| Objective |
Copy out each line exactly as it appears.

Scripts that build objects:
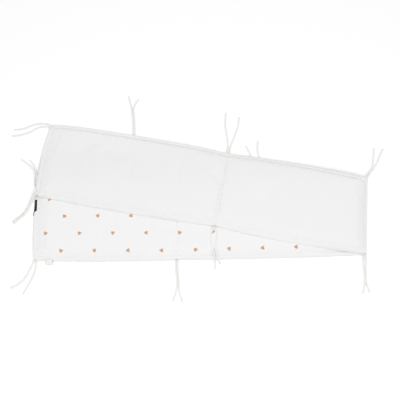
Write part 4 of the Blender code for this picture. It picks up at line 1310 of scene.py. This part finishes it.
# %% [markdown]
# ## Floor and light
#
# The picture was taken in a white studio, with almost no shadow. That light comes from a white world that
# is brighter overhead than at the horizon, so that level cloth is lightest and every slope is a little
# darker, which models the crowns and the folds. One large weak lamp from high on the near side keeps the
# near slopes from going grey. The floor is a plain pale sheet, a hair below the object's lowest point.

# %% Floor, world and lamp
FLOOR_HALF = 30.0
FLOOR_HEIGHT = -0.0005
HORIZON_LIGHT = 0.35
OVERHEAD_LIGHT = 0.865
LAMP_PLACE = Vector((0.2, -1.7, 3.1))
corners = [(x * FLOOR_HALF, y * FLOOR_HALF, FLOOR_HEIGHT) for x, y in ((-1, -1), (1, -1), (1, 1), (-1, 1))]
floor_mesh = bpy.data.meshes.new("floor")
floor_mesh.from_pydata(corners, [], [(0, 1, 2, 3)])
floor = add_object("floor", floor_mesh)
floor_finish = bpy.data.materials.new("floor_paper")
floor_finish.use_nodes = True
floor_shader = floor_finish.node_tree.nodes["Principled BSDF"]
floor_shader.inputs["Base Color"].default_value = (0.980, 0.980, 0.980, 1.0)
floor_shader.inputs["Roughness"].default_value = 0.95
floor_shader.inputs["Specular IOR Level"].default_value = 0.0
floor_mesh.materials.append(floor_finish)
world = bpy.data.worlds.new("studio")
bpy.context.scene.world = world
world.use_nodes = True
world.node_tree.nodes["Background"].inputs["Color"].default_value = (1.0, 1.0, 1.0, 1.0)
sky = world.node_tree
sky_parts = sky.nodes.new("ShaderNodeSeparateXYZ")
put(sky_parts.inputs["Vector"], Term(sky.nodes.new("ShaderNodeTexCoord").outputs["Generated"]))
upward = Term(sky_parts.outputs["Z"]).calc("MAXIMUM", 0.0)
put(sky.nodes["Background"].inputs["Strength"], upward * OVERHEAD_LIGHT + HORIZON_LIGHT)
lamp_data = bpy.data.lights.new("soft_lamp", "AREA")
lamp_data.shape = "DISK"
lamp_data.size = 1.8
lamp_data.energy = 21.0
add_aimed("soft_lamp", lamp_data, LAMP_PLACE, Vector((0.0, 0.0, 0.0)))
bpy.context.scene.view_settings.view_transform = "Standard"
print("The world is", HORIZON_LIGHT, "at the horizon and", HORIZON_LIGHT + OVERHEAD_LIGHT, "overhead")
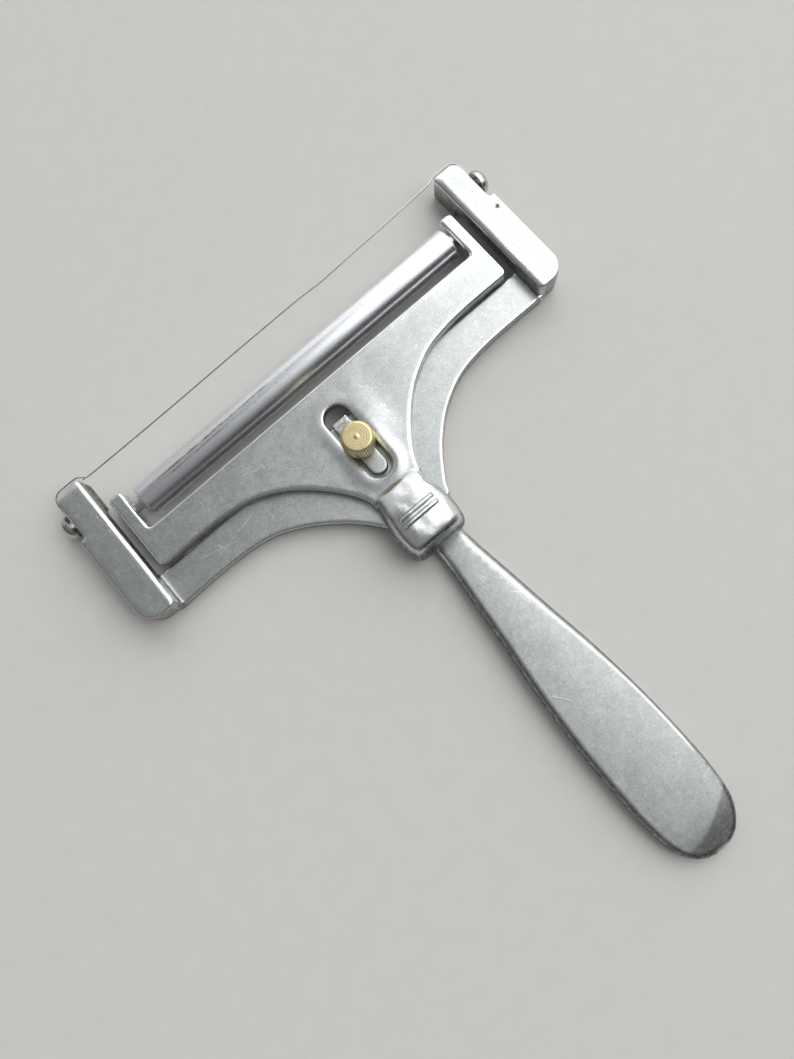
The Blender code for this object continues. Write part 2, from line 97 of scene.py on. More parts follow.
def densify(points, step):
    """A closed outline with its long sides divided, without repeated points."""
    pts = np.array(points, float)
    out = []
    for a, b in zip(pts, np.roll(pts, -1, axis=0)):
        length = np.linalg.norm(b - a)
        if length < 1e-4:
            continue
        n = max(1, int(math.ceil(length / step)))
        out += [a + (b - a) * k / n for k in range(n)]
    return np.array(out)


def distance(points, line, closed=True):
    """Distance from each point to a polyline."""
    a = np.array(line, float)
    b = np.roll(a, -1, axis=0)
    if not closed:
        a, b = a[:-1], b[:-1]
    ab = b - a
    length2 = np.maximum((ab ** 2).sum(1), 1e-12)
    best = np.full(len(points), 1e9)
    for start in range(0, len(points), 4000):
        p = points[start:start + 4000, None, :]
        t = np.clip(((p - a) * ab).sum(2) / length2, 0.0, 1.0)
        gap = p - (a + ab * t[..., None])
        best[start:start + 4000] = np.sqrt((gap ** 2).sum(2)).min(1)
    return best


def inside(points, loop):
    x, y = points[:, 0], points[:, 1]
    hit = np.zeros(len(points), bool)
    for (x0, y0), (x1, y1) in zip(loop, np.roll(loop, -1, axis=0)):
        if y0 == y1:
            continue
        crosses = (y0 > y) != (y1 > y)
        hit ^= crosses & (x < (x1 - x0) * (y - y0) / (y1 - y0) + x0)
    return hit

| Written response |
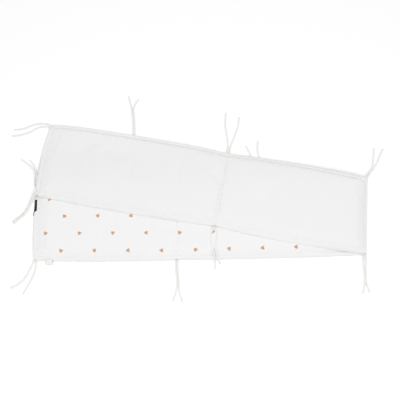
Write part 4 of the Blender code for this picture. It picks up at line 1310 of scene.py. This part finishes it.
# %% [markdown]
# ## Floor and light
#
# The picture was taken in a white studio, with almost no shadow. That light comes from a white world that
# is brighter overhead than at the horizon, so that level cloth is lightest and every slope is a little
# darker, which models the crowns and the folds. One large weak lamp from high on the near side keeps the
# near slopes from going grey. The floor is a plain pale sheet, a hair below the object's lowest point.

# %% Floor, world and lamp
FLOOR_HALF = 30.0
FLOOR_HEIGHT = -0.0005
HORIZON_LIGHT = 0.35
OVERHEAD_LIGHT = 0.865
LAMP_PLACE = Vector((0.2, -1.7, 3.1))
corners = [(x * FLOOR_HALF, y * FLOOR_HALF, FLOOR_HEIGHT) for x, y in ((-1, -1), (1, -1), (1, 1), (-1, 1))]
floor_mesh = bpy.data.meshes.new("floor")
floor_mesh.from_pydata(corners, [], [(0, 1, 2, 3)])
floor = add_object("floor", floor_mesh)
floor_finish = bpy.data.materials.new("floor_paper")
floor_finish.use_nodes = True
floor_shader = floor_finish.node_tree.nodes["Principled BSDF"]
floor_shader.inputs["Base Color"].default_value = (0.980, 0.980, 0.980, 1.0)
floor_shader.inputs["Roughness"].default_value = 0.95
floor_shader.inputs["Specular IOR Level"].default_value = 0.0
floor_mesh.materials.append(floor_finish)
world = bpy.data.worlds.new("studio")
bpy.context.scene.world = world
world.use_nodes = True
world.node_tree.nodes["Background"].inputs["Color"].default_value = (1.0, 1.0, 1.0, 1.0)
sky = world.node_tree
sky_parts = sky.nodes.new("ShaderNodeSeparateXYZ")
put(sky_parts.inputs["Vector"], Term(sky.nodes.new("ShaderNodeTexCoord").outputs["Generated"]))
upward = Term(sky_parts.outputs["Z"]).calc("MAXIMUM", 0.0)
put(sky.nodes["Background"].inputs["Strength"], upward * OVERHEAD_LIGHT + HORIZON_LIGHT)
lamp_data = bpy.data.lights.new("soft_lamp", "AREA")
lamp_data.shape = "DISK"
lamp_data.size = 1.8
lamp_data.energy = 21.0
add_aimed("soft_lamp", lamp_data, LAMP_PLACE, Vector((0.0, 0.0, 0.0)))
bpy.context.scene.view_settings.view_transform = "Standard"
print("The world is", HORIZON_LIGHT, "at the horizon and", HORIZON_LIGHT + OVERHEAD_LIGHT, "overhead")
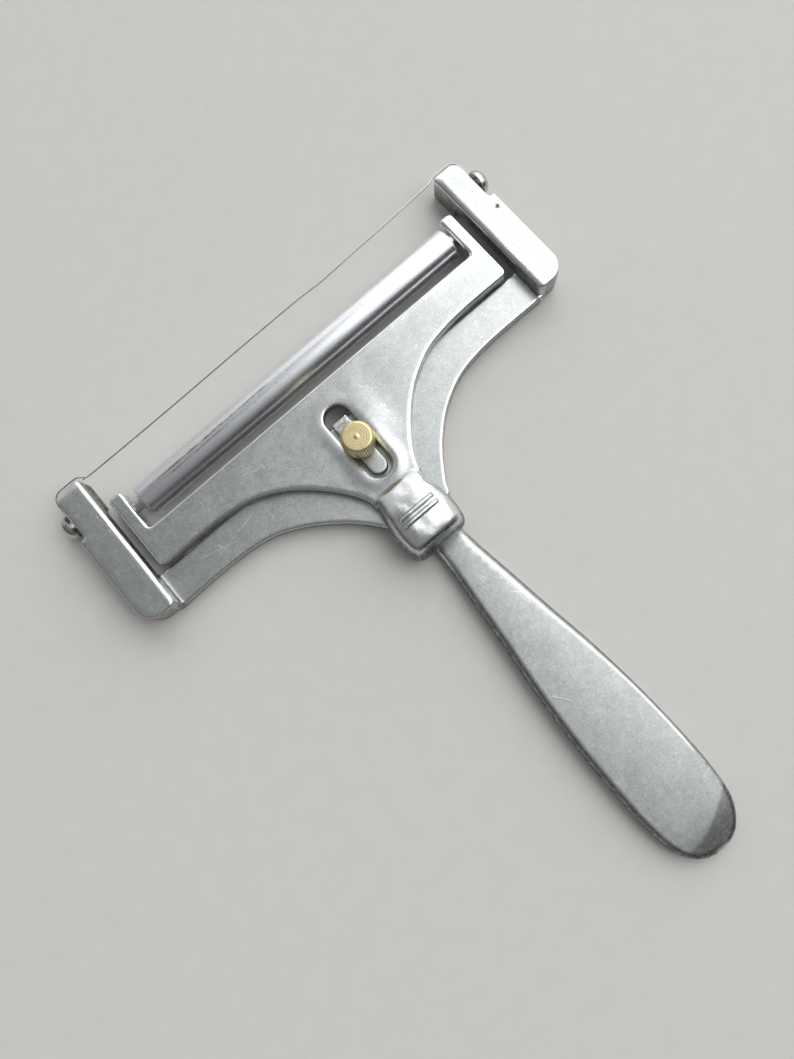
The Blender code for this object continues. Write part 2, from line 97 of scene.py on. More parts follow.
def densify(points, step):
    """A closed outline with its long sides divided, without repeated points."""
    pts = np.array(points, float)
    out = []
    for a, b in zip(pts, np.roll(pts, -1, axis=0)):
        length = np.linalg.norm(b - a)
        if length < 1e-4:
            continue
        n = max(1, int(math.ceil(length / step)))
        out += [a + (b - a) * k / n for k in range(n)]
    return np.array(out)


def distance(points, line, closed=True):
    """Distance from each point to a polyline."""
    a = np.array(line, float)
    b = np.roll(a, -1, axis=0)
    if not closed:
        a, b = a[:-1], b[:-1]
    ab = b - a
    length2 = np.maximum((ab ** 2).sum(1), 1e-12)
    best = np.full(len(points), 1e9)
    for start in range(0, len(points), 4000):
        p = points[start:start + 4000, None, :]
        t = np.clip(((p - a) * ab).sum(2) / length2, 0.0, 1.0)
        gap = p - (a + ab * t[..., None])
        best[start:start + 4000] = np.sqrt((gap ** 2).sum(2)).min(1)
    return best


def inside(points, loop):
    x, y = points[:, 0], points[:, 1]
    hit = np.zeros(len(points), bool)
    for (x0, y0), (x1, y1) in zip(loop, np.roll(loop, -1, axis=0)):
        if y0 == y1:
            continue
        crosses = (y0 > y) != (y1 > y)
        hit ^= crosses & (x < (x1 - x0) * (y - y0) / (y1 - y0) + x0)
    return hit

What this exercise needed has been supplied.